On the morning of November 25, deputies entered Scotty’s cell to perform an inspection. After a series of events caught on camera, the deputies sprayed Scotty in the face with pepper spray, brought him to the ground, and repeatedly Tasered him—even as he complied with their requests, retreated, and ultimately pleaded for help.

After more pepper spray was administered, Scotty lay on the ground, motionless. He was dragged out of his cell on his stomach and deputies realized he was not breathing.

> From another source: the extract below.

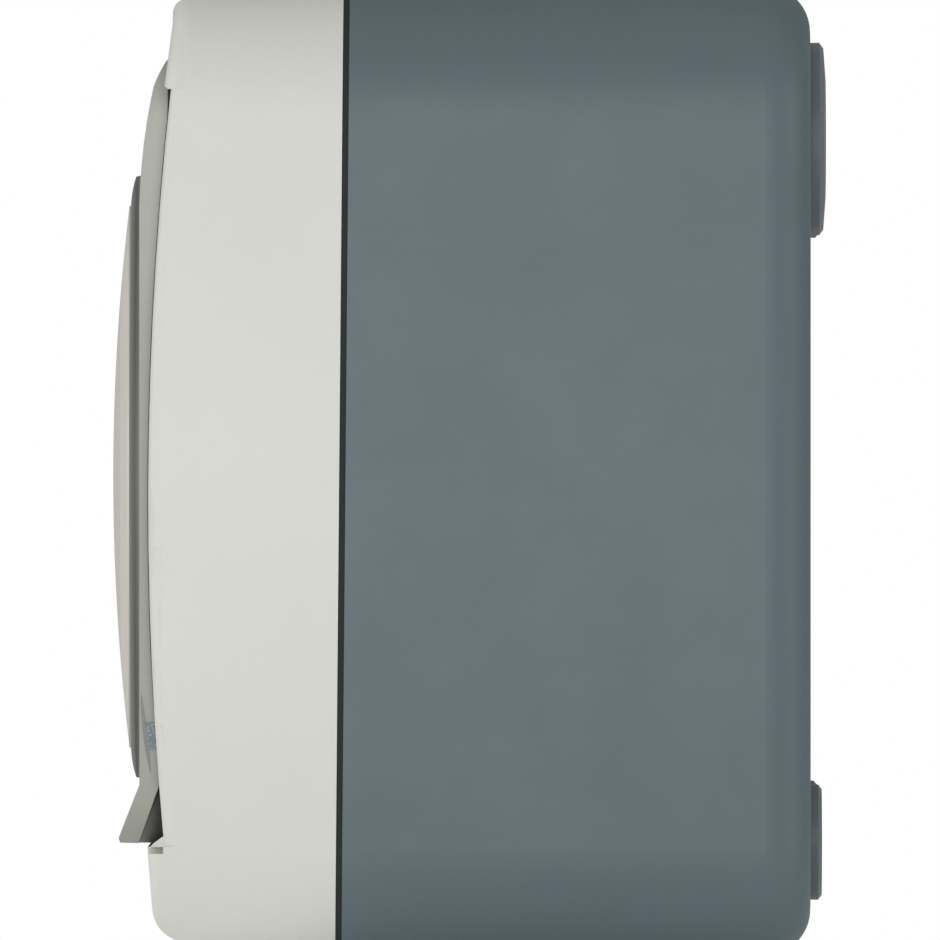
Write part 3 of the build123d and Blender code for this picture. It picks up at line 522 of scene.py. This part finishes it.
def flank_plate(work, outline, x, thickness, bevel):
    """Add a thin bevelled plate with a (y, z) outline to a mesh, standing on a plane of constant x."""
    verts = [work.verts.new((x, y, z)) for y, z in outline]
    face = work.faces.new(verts)
    made = bmesh.ops.extrude_face_region(work, geom=[face])
    top = [item for item in made["geom"] if isinstance(item, bmesh.types.BMVert)]
    bmesh.ops.translate(work, vec=(thickness, 0, 0), verts=top)
    rim = [edge for edge in work.edges if all(vert in top for vert in edge.verts)]
    bmesh.ops.bevel(work, geom=rim, offset=bevel, segments=2, affect="EDGES", profile=0.6)


def crescent(tip_high, tip_low, belly, back, steps=14):
    """Outline of a crescent between two tips: it bulges by belly on one side and by back on the other."""
    high, low = Vector(tip_high), Vector(tip_low)
    along = low - high
    across = Vector((along.y, -along.x)).normalized()
    outline = []
    for bulge, order in ((belly, range(steps + 1)), (back, range(steps - 1, 0, -1))):
        for step in order:
            part = step / steps
            point = high + along * part + across * bulge * math.sin(math.pi * part) ** 0.8
            outline.append(tuple(point))
    return outline


def lid_flanks():
    """On each flank of the lid, a thin dark crescent plate as painted shadow where the flank lies in shade,
    with a mottled catch pad beside it.
    """
    low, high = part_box("lid_shell")
    crescents = bmesh.new()
    catches = bmesh.new()
    for side, x in ((-1, low[0]), (1, high[0])):
        shadow_outline = crescent(*SHADOW_CRESCENT_TIPS, *SHADOW_CRESCENT_BULGES)
        flank_plate(crescents, shadow_outline, x, side * SHADOW_CRESCENT_THICKNESS, SHADOW_CRESCENT_BEVEL)
        flank_plate(catches, CATCH_OUTLINE, x, side * CATCH_THICKNESS, CATCH_BEVEL)
    # Painted shadow: dark crescent plates on the flanks.
    piece("painted_shadow_crescents", mesh_from(crescents, "painted_shadow_crescents"), "bezel_plastic", "lid")
    piece("lid_catches", mesh_from(catches, "lid_catches"), "key_grey", "lid", CATCH_FINISH)


def bow_point(part):
    """Point (y, z) on the cover's bowed front edge, from its foot (0) to its top (1)."""
    foot, middle, top = BOW_FOOT, BOW_MIDDLE, BOW_TOP
    z = foot.y + (top.y - foot.y) * part
    below = (z - middle.y) * (z - top.y) / ((foot.y - middle.y) * (foot.y - top.y)) * foot.x
    centre = (z - foot.y) * (z - top.y) / ((middle.y - foot.y) * (middle.y - top.y)) * middle.x
    above = (z - foot.y) * (z - middle.y) / ((top.y - foot.y) * (top.y - middle.y)) * top.x
    return Vector((below + centre + above, z))


def rim_seals():
    """A thin black bead in the gap between the lid's flanks and the cover's rims, thickest at its top: a
    painted shadow line along the gap.
    """
    lid_low, lid_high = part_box("lid_shell")
    work = bmesh.new()
    steps = 48
    for side, flank in ((-1, lid_low[0]), (1, lid_high[0])):
        inner, outer = flank + side * SHADOW_BEAD_INNER, flank + side * SHADOW_BEAD_OUTER
        rings = []
        for step in range(steps + 1):
            part = SHADOW_BEAD_START + (1 - SHADOW_BEAD_START) * step / steps
            y, z = bow_point(part)
            swelling = min(1.0, 6 * (part - SHADOW_BEAD_START) + 0.25)
            wedge = 3 * max(0.0, (part - SHADOW_BEAD_WEDGE_START) / (1 - SHADOW_BEAD_WEDGE_START))
            proud = SHADOW_BEAD_PROUD * (swelling + wedge)
            section = ((inner, y + SHADOW_BEAD_ROOT), (inner, y - 0.6 * proud), ((inner + outer) / 2, y - proud),
                       (outer, y - 0.6 * proud), (outer, y + SHADOW_BEAD_ROOT))
            rings.append([work.verts.new((x, depth, z)) for x, depth in section])
        for first, second in zip(rings, rings[1:]):
            for corner in range(5):
                after = (corner + 1) % 5
                work.faces.new((first[corner], first[after], second[after], second[corner]))
        work.faces.new(rings[0])
        work.faces.new(rings[-1])
    data = mesh_from(work, "rim_seals")
    data.shade_smooth()
    # Painted shadow: the black bead stands in for the shadow in the gap.
    piece("rim_seals", data, "gasket_rubber", "cover")


# Studio

def studio():
    """Pale floor, white surround and four soft lights."""
    bpy.ops.mesh.primitive_circle_add(vertices=96, radius=FLOOR_RADIUS, fill_type="NGON",
                                      location=(0, 0, -FLOOR_GAP))
    floor = bpy.context.active_object
    floor.name = "studio_floor"
    r = Recipe("studio_floor")
    tone = r.blend(r.noise(4.0), (0.86, 0.86, 0.86, 1), (0.89, 0.89, 0.89, 1))
    r.wire(tone, r.ramp(r.noise(30.0), 0.7, 0.8))
    r.shader.inputs["Emission Color"].default_value = (1, 1, 1, 1)
    r.shader.inputs["Emission Strength"].default_value = 0.2
    floor.data.materials.append(r.material)
    world = bpy.data.worlds.new("studio")
    world.use_nodes = True
    tree = world.node_tree
    seen = tree.nodes["Background"]
    seen.inputs["Color"].default_value = (1, 1, 1, 1)
    lit = tree.nodes.new("ShaderNodeBackground")
    lit.inputs["Strength"].default_value = 0.42
    path = tree.nodes.new("ShaderNodeLightPath")
    mix = tree.nodes.new("ShaderNodeMixShader")
    tree.links.new(path.outputs["Is Camera Ray"], mix.inputs["Fac"])
    tree.links.new(lit.outputs["Background"], mix.inputs[1])
    tree.links.new(seen.outputs["Background"], mix.inputs[2])
    tree.links.new(mix.outputs["Shader"], tree.nodes["World Output"].inputs["Surface"])
    bpy.context.scene.world = world
    soft_light("key", (1.7, -0.3, 0.2), 1.4, 14.2)
    soft_light("front_fill", (0.1, -1.7, 0.6), 1.2, 7.5, (1.0, 0.975, 0.93))
    soft_light("rear_fill", (0.6, 1.6, 0.4), 1.0, 4.0)
    soft_light("top", (0.1, 0.2, 1.8), 0.9, 1.0)


def soft_light(name, place, size, power, colour=(1.0, 1.0, 1.0)):
    """A square area light aimed at the clock's middle."""
    data = bpy.data.lights.new(name, "AREA")
    data.size = size
    data.energy = power
    data.color = colour
    made = bpy.data.objects.new(name, data)
    made.location = place
    aim = Vector((0, 0, VIEW_CENTRE_Z)) - made.location
    made.rotation_euler = aim.to_track_quat("-Z", "Y").to_euler()
    bpy.context.scene.collection.objects.link(made)


def camera():
    """Long lens square on to the clock's side."""
    data = bpy.data.cameras.new("camera")
    data.sensor_width = SENSOR
    data.lens = SENSOR * (CAMERA_DISTANCE - TRUE_SCALE_X) / VIEW_HEIGHT
    data.clip_end = 4 * CAMERA_DISTANCE
    made = bpy.data.objects.new("camera", data)
    made.location = (CAMERA_DISTANCE, 0.0001, VIEW_CENTRE_Z)
    made.rotation_euler = (math.pi / 2, 0, math.pi / 2)
    bpy.context.scene.collection.objects.link(made)
    bpy.context.scene.camera = made


camera()
studio()
bpy.context.scene.view_settings.view_transform = "Standard"
dress_cad_nodes()
dial_track()
dial_numerals()
lens_window()
hand_cap()
display_digits()
lid_flanks()
rim_seals()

Scotty did not survive the ordeal.

We intend to hold Sheriff Billy Woods, MCSO, and the deputies involved accountable for Scotty’s death. We assert that MCSO, through Sheriff Billy Woods, had a duty to use reasonable care to ensure Scotty’s well-being and safety while he was in custody. MCSO not only failed to uphold this duty but violated the Americans with Disabilities Act. We further assert that the six deputies involved in the attack violated the 14th Amendment to the U.S. Constitution by using excessive force against Scotty.

This marks the third lawsuit against Sheriff Billy Woods since this July for wrongful conduct at the Marion County Jail. The two other lawsuits both allege failures by MSCO deputies to intervene or provide reasonable care to inmates.

Our goal is to demand justice for Scotty’s family and to push for systematic reform at the jail.